-- Begin INFORMATION SUPPLIED --

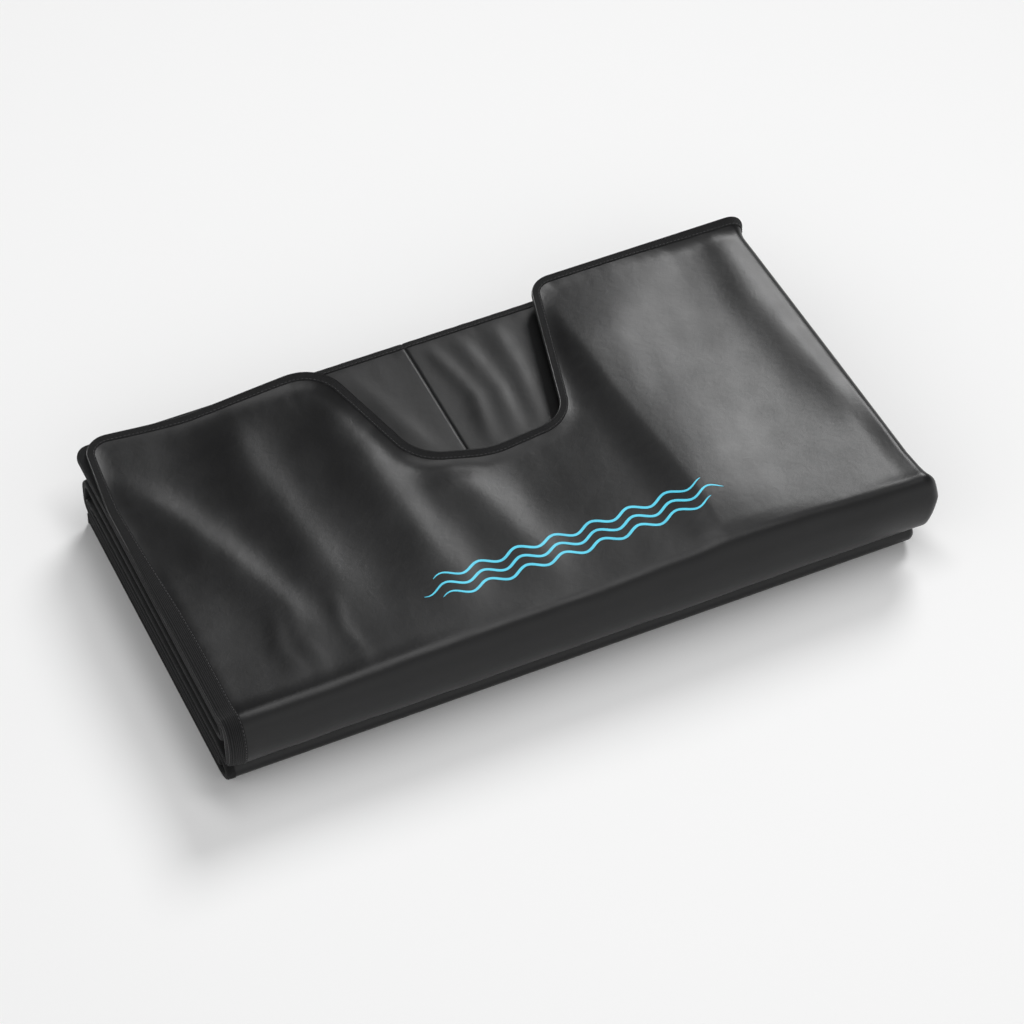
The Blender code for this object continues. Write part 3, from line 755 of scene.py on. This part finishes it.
def ridgeHeight(x, y, fold):
    left, right = fold["widths"]
    fadeIn, full, fullEnd, fadeOut = fold["shown"]
    crest = np.interp(y, *zip(*fold["crest"]))
    away = x - crest
    width = np.where(away < 0, left, right)
    fade = smooth((y - fadeIn) / (full - fadeIn)) * smooth((fadeOut - y) / (fadeOut - fullEnd))
    return fold["height"] * np.exp(-((away / width) ** 2)) * fade


def leftShare(x):
    return smooth((-0.10 - x) / 0.27)


def coverOutline():
    # the free edge in u and s: up the left side, round the notch, to the closed side
    path, pull = coverLayer.path, cover["leftHeadPull"]
    end = path.length
    corners = [
        (leftX, end, 0.0),
        (leftX, 0.13, 0.20),
        (leftX + 0.012, pull * 0.18, cover["cornerRadius"]),
        (-0.31, pull * 0.92, 0.16),
    ]
    foot = notch["depth"]
    for x, rise, radius in notch["corners"]:
        s = (pull if x < 0 else 0.0) if rise is None else foot - rise
        corners.append((x, s, radius))
    corners.append((coverLayer.side + coverLayer.referenceRound() * math.pi, 0.0, 0.0))
    return roundedLine(corners, 0.0026)


def roundedLine(corners, spacing):
    # straight runs and arcs through the corners, resampled evenly
    points = [Vector(corners[0][:2])]
    for before, (x, y, radius), after in zip(corners, corners[1:-1], corners[2:]):
        here = Vector((x, y))
        back = (Vector(before[:2]) - here).normalized()
        ahead = (Vector(after[:2]) - here).normalized()
        half = back.angle(ahead) / 2
        middle = (back + ahead).normalized()
        centre = here + middle * radius / math.sin(half)
        reach = radius / math.tan(half)
        first, last = here + back * reach - centre, here + ahead * reach - centre
        turn = first.angle_signed(last)
        count = max(3, math.ceil(abs(turn) * radius / 0.002))
        for i in range(count + 1):
            a = -turn * i / count
            points.append(centre + Vector((
                first.x * math.cos(a) - first.y * math.sin(a),
                first.x * math.sin(a) + first.y * math.cos(a),
            )))
    points.append(Vector(corners[-1][:2]))
    points = np.array([tuple(p) for p in points])
    steps = np.hypot(*np.diff(points, axis=0).T)
    along = np.concatenate([[0.0], np.cumsum(steps)])
    even = np.linspace(0.0, along[-1], math.ceil(along[-1] / spacing) + 1)
    return np.stack([np.interp(even, along, points[:, k]) for k in (0, 1)], -1)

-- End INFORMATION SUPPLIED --

INSTRUCTIONS FOR THE TASK:
Word for word, quote all of the data above.

EXERCISE SOLUTION:
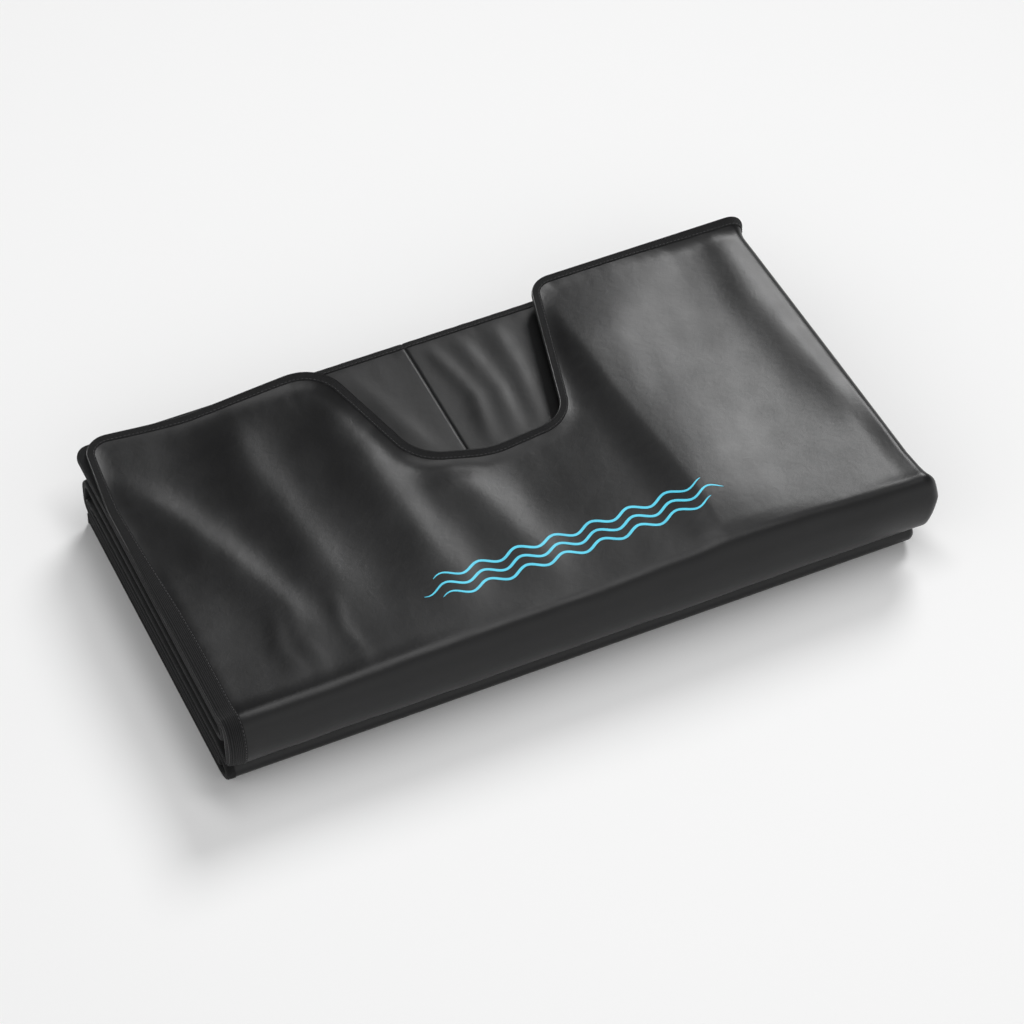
The Blender code for this object continues. Write part 3, from line 755 of scene.py on. This part finishes it.
def ridgeHeight(x, y, fold):
    left, right = fold["widths"]
    fadeIn, full, fullEnd, fadeOut = fold["shown"]
    crest = np.interp(y, *zip(*fold["crest"]))
    away = x - crest
    width = np.where(away < 0, left, right)
    fade = smooth((y - fadeIn) / (full - fadeIn)) * smooth((fadeOut - y) / (fadeOut - fullEnd))
    return fold["height"] * np.exp(-((away / width) ** 2)) * fade


def leftShare(x):
    return smooth((-0.10 - x) / 0.27)


def coverOutline():
    # the free edge in u and s: up the left side, round the notch, to the closed side
    path, pull = coverLayer.path, cover["leftHeadPull"]
    end = path.length
    corners = [
        (leftX, end, 0.0),
        (leftX, 0.13, 0.20),
        (leftX + 0.012, pull * 0.18, cover["cornerRadius"]),
        (-0.31, pull * 0.92, 0.16),
    ]
    foot = notch["depth"]
    for x, rise, radius in notch["corners"]:
        s = (pull if x < 0 else 0.0) if rise is None else foot - rise
        corners.append((x, s, radius))
    corners.append((coverLayer.side + coverLayer.referenceRound() * math.pi, 0.0, 0.0))
    return roundedLine(corners, 0.0026)


def roundedLine(corners, spacing):
    # straight runs and arcs through the corners, resampled evenly
    points = [Vector(corners[0][:2])]
    for before, (x, y, radius), after in zip(corners, corners[1:-1], corners[2:]):
        here = Vector((x, y))
        back = (Vector(before[:2]) - here).normalized()
        ahead = (Vector(after[:2]) - here).normalized()
        half = back.angle(ahead) / 2
        middle = (back + ahead).normalized()
        centre = here + middle * radius / math.sin(half)
        reach = radius / math.tan(half)
        first, last = here + back * reach - centre, here + ahead * reach - centre
        turn = first.angle_signed(last)
        count = max(3, math.ceil(abs(turn) * radius / 0.002))
        for i in range(count + 1):
            a = -turn * i / count
            points.append(centre + Vector((
                first.x * math.cos(a) - first.y * math.sin(a),
                first.x * math.sin(a) + first.y * math.cos(a),
            )))
    points.append(Vector(corners[-1][:2]))
    points = np.array([tuple(p) for p in points])
    steps = np.hypot(*np.diff(points, axis=0).T)
    along = np.concatenate([[0.0], np.cumsum(steps)])
    even = np.linspace(0.0, along[-1], math.ceil(along[-1] / spacing) + 1)
    return np.stack([np.interp(even, along, points[:, k]) for k in (0, 1)], -1)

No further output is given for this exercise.